Поликарпов шлет мне записку: «Что это за мелкобуржуазная болтовня?!» и демонстративно покидает собрание. Я положил эту записку в карман, не помню, цела она или нет. Или другой случай. Стоит как-то группа офицеров-писателей, разговаривает. Проходит Поликарпов и бросает насмешливо:
— «Аристократы!..» Что это? Шутка? я попросил так с нами не шутить. Вера Инбер провела всю блокаду Ленинграда. Старая беспартийная женщина встретилась в конце августа 41 г. на ст<анции> Мга с некоторыми ленинградскими писателями.
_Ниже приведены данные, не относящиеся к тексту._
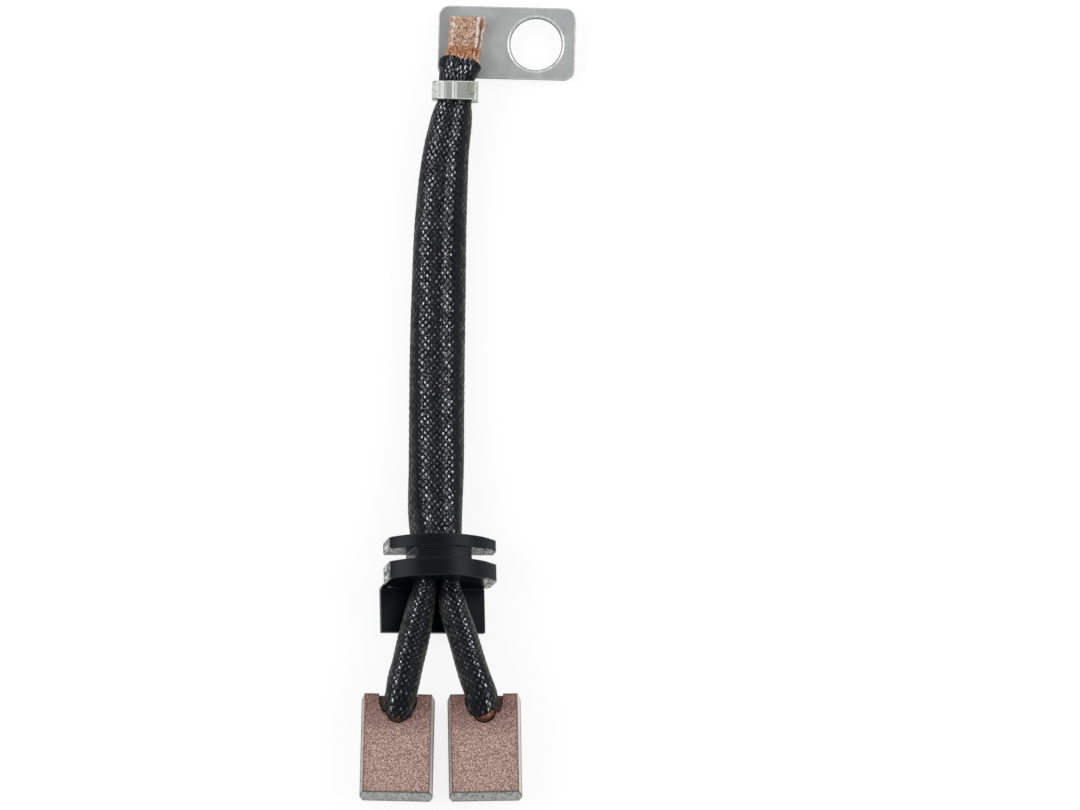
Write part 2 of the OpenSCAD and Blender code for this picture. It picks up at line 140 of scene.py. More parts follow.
def lead_rows():
    """x, y, z, half width and half height of a rope as shares of its radius, slack, room between the ropes, roll."""
    crimp = (0.53, 0.84, 0, 0, 0)
    leave = (0.68, 1.15, 0, SLEEVE_GROW, 1)
    return [
        row(by_strap(2, WELD_START + WELD_L, PAD_Z), 0.76, 0.54, 0, 0, 0.08),
        row(by_strap(1.85, WELD_START + WELD_L / 2, PAD_Z), 0.76, 0.54, 0, 0, 0.08),
        row(by_strap(1.65, WELD_START, PAD_Z + 0.09), 0.73, 0.57, 0, 0, 0.07),
        row(by_strap(1.3, MOUTH_GAP + 1.4, PAD_Z + 0.4), 0.71, 0.66, 0, 0, 0),
        row(by_strap(0.85, MOUTH_GAP, CRIMP_Z + 0.02), 0.67, 0.7, 0.5, 0, 0),
        row(by_strap(0.45, MOUTH_GAP - 1.3, CRIMP_Z + 0.06), 0.59, 0.77, 0.4, 0, 0),
        row(on_terminal(STRAP_X, STRAP_Y + STRAP_W / 2 + 0.35, CRIMP_Z), *crimp),
        row(on_terminal(STRAP_X, STRAP_Y, CRIMP_Z), *crimp),
        row(on_terminal(STRAP_X, STRAP_Y - STRAP_W / 2 - 0.2, CRIMP_Z), *crimp),
        (-13.6, -12, TABLE + 3.45, 0.66, 0.86, 0, 0, 0),
        (-14.1, -14.8, TABLE + 3.3, 0.74, 0.9, 0, 0, 0),
        (-14.7, -18.5, TABLE + 3.05, 0.8, 0.95, 0, 0, 0),
        (-15.2, -24, LIE_Z + 0.2, 0.88, 0.98, 0, 0, 0),
        (-15.65, -32, LIE_Z, 0.94, 1, 0, 0, 0),
        (-15.9, -42, LIE_Z, 0.98, 1, 0, 0, 0),
        (-16.1, -52, LIE_Z, 1, 1, 0, 0, 0),
        (-16.2, -62, LIE_Z + 0.3, 1, 1, 0, 0, 0),
        (-16.25, -71, LIE_Z + 1.3, 1, 1, 0, 0, 0.3),
        row(on_grommet(-6) - Vector((0, 0, 0.6)), 0.99, 1, 0, 0, 0.8),
        row(on_grommet(-1.6), 0.94, 1.03, 0, 0, 1),
        row(on_grommet(0), 0.87, 1.05, 0, 0, 1),
        row(on_grommet(2.8), 0.82, 1.06, 0, 0, 1),
        row(on_grommet(BODY_L - 2.4), *leave),
        row(on_grommet(BODY_L + 0.8), *leave),
    ]


def smooth(rows, k):
    """Catmull-Rom curve through rows of numbers, with k steps for each stretch."""
    out, last = [], len(rows) - 1
    for i in range(last):
        a, b, c, d = rows[max(i - 1, 0)], rows[i], rows[i + 1], rows[min(i + 2, last)]
        for j in range(k):
            t = j / k
            out.append(tuple(
                0.5 * (2 * q + (r - p) * t + (2 * p - 5 * q + 4 * r - s) * t * t + (3 * q - p - 3 * r + s) * t ** 3)
                for p, q, r, s in zip(a, b, c, d)))
    out.append(rows[last])
    return out


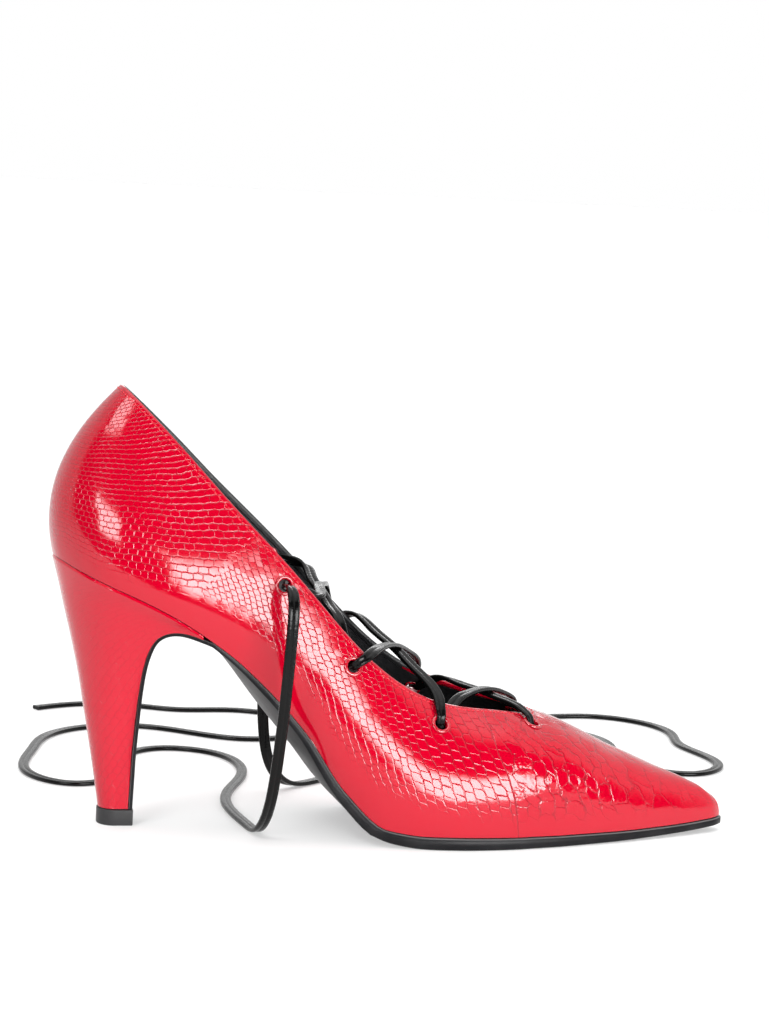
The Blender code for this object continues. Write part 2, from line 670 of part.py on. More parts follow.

Спросила: — «Вы куда?» — они машут рукой на Восток. — «А вы куда?» — «Я в Ленинград». Инбер вела себя в Ленинграде превосходно. Она вступила в эти годы в партию. Почему же ее книга, признанная дважды редколлегией «Знамени» вполне пригодной к печати, встречает такое противодействие со стороны Поликарпова? Почему Инбер буквально зарубили на редсовете издательства «Советский писатель»? А Панова? Это чистый, молодой талант. Мы обрадовались, когда она принесла к нам свою рукопись. Тов. Поликарпов и здесь ставит палки в колеса. Почему у нас в ССП так? Почему писателей никто после войны не встретил, не поговорил, не спросил, — что у вас на душе, на сердце? В этом духе Вишневский строит всю речь. Он обращается к Поспелову: — «Я правдист, но я захотел выступить против повести Леонова, напечатанной в «Правде» — «Разве это не право литератора?» Вишневский отстаивает право на спор, на дискуссию по литературным вопросам.